Objective:
Print exactly the part opening with the line containing "Turn this picture" and closing with the line containing "runs across it.", with both of those lines included.

▬▬▬▬▬▬

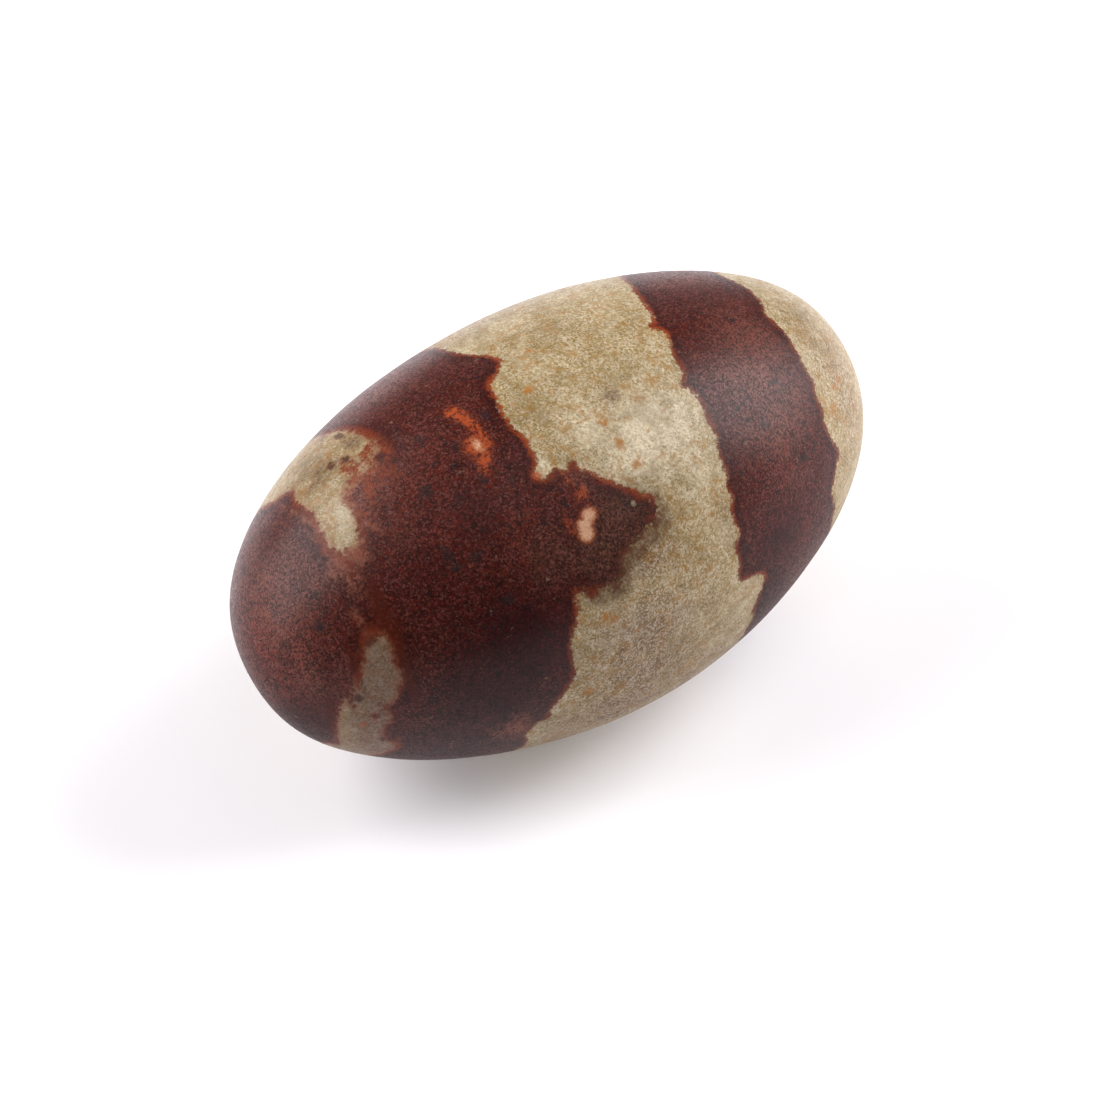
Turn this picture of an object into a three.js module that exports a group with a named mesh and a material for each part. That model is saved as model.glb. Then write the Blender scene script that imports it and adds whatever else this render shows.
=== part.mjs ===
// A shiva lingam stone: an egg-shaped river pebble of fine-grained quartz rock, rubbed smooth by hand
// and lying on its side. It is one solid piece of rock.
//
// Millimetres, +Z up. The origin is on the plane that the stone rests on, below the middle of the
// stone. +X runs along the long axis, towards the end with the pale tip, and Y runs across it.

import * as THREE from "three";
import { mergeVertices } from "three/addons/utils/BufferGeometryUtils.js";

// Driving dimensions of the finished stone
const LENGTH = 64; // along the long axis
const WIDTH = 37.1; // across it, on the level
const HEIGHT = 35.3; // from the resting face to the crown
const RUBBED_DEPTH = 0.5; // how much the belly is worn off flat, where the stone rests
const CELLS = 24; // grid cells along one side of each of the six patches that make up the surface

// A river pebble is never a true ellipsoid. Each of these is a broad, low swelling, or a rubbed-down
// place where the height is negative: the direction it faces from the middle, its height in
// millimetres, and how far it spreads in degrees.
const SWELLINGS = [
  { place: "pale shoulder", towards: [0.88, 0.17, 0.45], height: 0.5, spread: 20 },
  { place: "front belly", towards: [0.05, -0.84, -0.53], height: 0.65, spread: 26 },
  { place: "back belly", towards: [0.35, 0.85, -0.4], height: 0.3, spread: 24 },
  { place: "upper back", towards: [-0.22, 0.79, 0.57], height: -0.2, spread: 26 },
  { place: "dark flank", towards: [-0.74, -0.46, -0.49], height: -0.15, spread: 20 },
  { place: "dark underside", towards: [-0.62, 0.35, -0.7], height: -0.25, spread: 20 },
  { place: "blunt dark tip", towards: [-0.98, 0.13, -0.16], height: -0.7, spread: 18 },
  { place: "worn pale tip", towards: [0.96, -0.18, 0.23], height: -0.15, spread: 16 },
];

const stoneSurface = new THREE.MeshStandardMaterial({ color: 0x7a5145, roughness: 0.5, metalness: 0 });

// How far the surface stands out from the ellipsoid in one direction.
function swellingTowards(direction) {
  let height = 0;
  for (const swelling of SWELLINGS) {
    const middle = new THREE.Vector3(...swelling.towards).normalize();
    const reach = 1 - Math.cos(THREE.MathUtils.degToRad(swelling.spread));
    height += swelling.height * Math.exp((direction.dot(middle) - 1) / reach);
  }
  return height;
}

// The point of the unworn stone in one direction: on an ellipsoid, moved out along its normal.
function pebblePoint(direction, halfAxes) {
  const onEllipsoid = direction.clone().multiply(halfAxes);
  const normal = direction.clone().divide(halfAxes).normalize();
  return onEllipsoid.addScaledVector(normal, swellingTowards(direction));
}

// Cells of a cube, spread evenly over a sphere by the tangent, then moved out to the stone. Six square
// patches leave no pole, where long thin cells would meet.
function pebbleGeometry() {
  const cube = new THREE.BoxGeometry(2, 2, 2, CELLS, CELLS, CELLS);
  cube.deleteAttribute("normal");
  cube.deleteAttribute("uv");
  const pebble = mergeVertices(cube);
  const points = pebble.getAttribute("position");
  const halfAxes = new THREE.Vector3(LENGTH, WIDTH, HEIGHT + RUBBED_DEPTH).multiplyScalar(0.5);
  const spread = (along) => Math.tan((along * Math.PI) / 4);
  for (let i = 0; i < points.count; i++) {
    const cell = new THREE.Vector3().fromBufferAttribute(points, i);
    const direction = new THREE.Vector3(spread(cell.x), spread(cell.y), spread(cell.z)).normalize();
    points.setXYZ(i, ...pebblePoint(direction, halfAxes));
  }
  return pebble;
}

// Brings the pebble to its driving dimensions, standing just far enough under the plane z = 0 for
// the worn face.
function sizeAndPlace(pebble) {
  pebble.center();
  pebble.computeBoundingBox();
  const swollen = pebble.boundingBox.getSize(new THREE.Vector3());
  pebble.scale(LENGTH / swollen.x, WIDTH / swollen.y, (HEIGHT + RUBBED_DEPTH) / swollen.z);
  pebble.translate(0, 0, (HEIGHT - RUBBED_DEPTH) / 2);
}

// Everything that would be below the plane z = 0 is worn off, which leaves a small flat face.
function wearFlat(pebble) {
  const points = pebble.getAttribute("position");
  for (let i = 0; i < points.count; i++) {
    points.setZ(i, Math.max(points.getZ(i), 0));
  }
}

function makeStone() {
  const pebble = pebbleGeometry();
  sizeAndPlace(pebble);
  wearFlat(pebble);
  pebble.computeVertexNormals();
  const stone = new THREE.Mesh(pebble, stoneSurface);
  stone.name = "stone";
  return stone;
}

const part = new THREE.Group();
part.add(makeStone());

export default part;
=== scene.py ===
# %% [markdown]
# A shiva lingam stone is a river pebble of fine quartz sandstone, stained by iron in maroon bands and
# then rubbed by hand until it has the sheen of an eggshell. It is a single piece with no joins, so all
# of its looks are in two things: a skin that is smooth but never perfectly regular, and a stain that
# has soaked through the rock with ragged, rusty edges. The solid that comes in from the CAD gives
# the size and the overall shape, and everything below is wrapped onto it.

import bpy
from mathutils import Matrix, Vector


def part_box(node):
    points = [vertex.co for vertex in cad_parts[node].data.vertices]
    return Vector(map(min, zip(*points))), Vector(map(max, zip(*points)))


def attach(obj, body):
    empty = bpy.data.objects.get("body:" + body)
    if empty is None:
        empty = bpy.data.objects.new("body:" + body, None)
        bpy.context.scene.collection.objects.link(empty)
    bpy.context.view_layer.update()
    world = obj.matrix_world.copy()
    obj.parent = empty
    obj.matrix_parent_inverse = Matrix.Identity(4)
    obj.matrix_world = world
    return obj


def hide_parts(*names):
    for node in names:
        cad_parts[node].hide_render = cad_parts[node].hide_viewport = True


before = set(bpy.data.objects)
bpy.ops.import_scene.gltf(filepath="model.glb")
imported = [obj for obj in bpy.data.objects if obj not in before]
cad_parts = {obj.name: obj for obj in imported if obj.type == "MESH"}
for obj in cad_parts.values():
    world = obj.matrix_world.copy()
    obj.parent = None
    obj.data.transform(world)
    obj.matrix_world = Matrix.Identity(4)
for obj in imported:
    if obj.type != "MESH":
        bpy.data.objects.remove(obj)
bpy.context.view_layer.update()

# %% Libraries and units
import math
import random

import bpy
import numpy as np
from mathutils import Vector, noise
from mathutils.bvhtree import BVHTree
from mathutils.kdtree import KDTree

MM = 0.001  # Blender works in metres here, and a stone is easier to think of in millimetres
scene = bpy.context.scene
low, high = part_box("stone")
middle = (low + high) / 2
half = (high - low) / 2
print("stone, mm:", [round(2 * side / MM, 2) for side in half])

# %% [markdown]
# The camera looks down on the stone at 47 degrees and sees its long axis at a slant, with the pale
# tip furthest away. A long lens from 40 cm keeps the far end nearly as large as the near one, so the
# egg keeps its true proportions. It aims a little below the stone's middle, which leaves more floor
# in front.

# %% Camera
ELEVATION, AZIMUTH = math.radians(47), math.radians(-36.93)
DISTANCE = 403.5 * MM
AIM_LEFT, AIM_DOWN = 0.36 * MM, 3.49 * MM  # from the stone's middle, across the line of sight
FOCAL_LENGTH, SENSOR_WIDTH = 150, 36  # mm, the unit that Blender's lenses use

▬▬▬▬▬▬

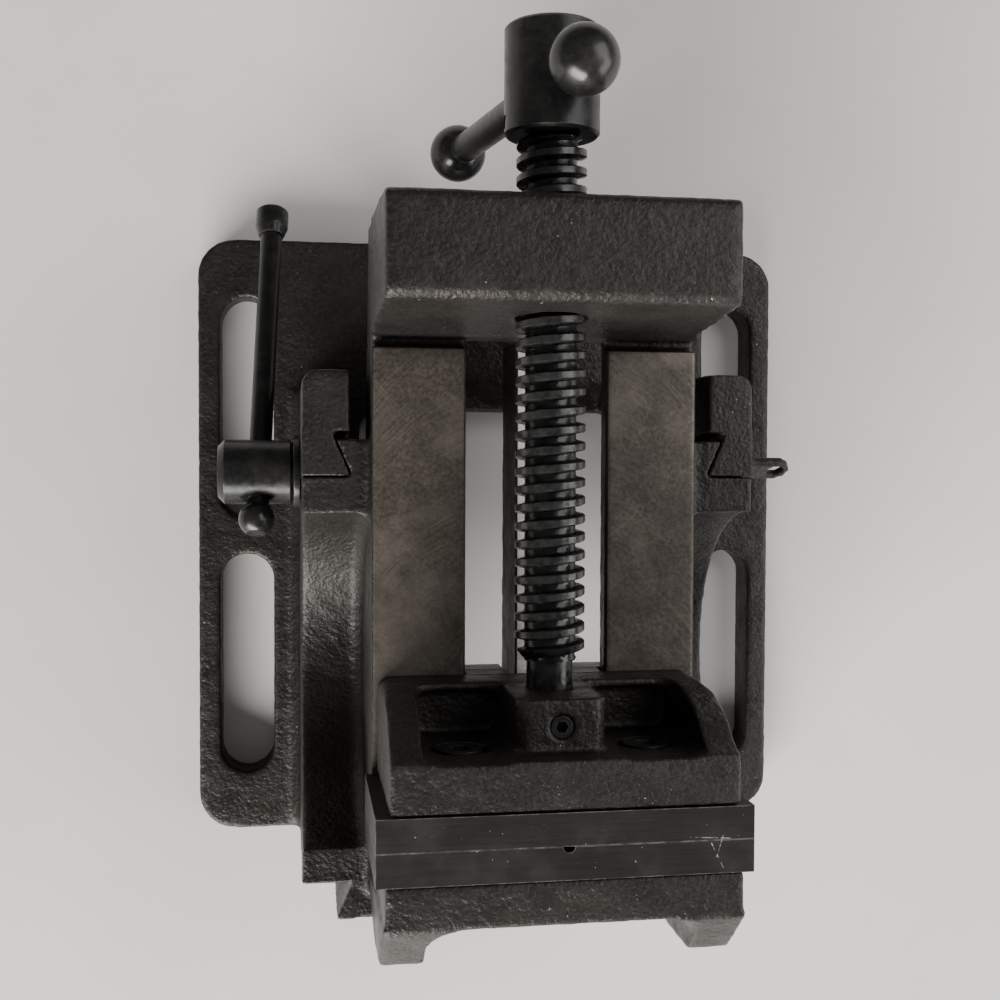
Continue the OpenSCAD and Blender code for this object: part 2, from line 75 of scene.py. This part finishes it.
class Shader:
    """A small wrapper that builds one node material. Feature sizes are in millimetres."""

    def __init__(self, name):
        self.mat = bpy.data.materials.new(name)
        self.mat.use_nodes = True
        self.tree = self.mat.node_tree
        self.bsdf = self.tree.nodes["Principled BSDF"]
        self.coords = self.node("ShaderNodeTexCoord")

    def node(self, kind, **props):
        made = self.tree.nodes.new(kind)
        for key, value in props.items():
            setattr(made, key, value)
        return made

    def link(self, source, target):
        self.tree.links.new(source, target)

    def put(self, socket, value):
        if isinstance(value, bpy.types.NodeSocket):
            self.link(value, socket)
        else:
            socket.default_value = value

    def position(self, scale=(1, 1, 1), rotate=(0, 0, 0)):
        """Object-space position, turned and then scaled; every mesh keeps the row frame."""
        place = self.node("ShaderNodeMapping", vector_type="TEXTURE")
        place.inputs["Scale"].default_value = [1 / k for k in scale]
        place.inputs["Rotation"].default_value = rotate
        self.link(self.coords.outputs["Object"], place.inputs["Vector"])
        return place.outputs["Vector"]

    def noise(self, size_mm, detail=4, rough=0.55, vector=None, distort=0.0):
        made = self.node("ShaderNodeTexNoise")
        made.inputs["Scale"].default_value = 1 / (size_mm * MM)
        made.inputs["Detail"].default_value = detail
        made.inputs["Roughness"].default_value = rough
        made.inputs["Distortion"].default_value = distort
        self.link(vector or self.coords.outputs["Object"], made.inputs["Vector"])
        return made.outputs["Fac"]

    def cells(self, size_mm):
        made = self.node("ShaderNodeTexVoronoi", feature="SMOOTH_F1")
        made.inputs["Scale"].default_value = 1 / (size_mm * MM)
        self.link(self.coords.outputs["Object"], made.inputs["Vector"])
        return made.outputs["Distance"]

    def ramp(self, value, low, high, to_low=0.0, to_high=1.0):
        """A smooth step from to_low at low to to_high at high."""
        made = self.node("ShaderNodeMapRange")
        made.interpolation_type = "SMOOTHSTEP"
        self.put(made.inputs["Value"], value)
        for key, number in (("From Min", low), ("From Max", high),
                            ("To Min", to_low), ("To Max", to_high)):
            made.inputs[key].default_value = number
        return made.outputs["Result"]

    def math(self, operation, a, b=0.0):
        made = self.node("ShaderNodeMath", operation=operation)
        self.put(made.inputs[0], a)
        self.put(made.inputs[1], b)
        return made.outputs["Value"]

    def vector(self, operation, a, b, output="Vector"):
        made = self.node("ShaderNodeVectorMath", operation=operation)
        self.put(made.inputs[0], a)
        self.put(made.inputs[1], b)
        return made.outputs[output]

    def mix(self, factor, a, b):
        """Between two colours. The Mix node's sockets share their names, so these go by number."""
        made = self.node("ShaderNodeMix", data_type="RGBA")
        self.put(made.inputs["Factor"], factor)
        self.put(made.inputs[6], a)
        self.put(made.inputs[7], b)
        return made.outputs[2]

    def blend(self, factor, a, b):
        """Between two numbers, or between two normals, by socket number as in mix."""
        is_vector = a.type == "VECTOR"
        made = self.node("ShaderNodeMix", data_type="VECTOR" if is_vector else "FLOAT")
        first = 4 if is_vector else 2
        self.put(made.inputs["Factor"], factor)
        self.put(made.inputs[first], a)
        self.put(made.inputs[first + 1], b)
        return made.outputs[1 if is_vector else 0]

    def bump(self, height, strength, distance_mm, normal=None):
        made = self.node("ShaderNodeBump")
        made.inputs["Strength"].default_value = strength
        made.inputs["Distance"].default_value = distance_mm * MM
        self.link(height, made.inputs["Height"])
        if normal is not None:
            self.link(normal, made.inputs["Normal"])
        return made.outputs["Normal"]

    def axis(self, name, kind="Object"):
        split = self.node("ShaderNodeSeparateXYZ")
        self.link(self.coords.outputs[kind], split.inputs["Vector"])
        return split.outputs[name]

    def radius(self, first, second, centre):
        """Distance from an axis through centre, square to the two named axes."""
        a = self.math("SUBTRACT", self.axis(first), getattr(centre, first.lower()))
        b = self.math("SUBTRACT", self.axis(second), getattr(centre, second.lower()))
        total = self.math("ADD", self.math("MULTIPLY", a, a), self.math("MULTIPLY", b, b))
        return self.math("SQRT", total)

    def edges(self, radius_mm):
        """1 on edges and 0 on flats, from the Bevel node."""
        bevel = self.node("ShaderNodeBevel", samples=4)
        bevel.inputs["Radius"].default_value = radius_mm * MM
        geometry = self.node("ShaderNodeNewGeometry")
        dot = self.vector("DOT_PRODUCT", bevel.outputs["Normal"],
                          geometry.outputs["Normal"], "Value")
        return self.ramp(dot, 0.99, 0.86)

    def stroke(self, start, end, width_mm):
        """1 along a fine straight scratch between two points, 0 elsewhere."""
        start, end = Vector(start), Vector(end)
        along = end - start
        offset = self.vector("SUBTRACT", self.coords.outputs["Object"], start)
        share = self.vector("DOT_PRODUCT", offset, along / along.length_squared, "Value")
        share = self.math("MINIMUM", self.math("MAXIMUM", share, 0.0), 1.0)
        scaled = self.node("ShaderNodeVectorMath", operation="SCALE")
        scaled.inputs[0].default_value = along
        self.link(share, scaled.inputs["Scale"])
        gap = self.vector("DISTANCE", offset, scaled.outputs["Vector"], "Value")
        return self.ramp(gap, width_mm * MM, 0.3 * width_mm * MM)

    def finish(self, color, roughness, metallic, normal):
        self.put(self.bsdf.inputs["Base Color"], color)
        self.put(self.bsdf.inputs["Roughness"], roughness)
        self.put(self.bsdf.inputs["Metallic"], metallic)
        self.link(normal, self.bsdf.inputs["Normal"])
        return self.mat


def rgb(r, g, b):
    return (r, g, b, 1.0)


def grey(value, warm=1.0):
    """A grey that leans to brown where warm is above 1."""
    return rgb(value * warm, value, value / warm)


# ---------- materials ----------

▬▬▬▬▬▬

Exercise response:
Turn this picture of an object into a three.js module that exports a group with a named mesh and a material for each part. That model is saved as model.glb. Then write the Blender scene script that imports it and adds whatever else this render shows.
=== part.mjs ===
// A shiva lingam stone: an egg-shaped river pebble of fine-grained quartz rock, rubbed smooth by hand
// and lying on its side. It is one solid piece of rock.
//
// Millimetres, +Z up. The origin is on the plane that the stone rests on, below the middle of the
// stone. +X runs along the long axis, towards the end with the pale tip, and Y runs across it.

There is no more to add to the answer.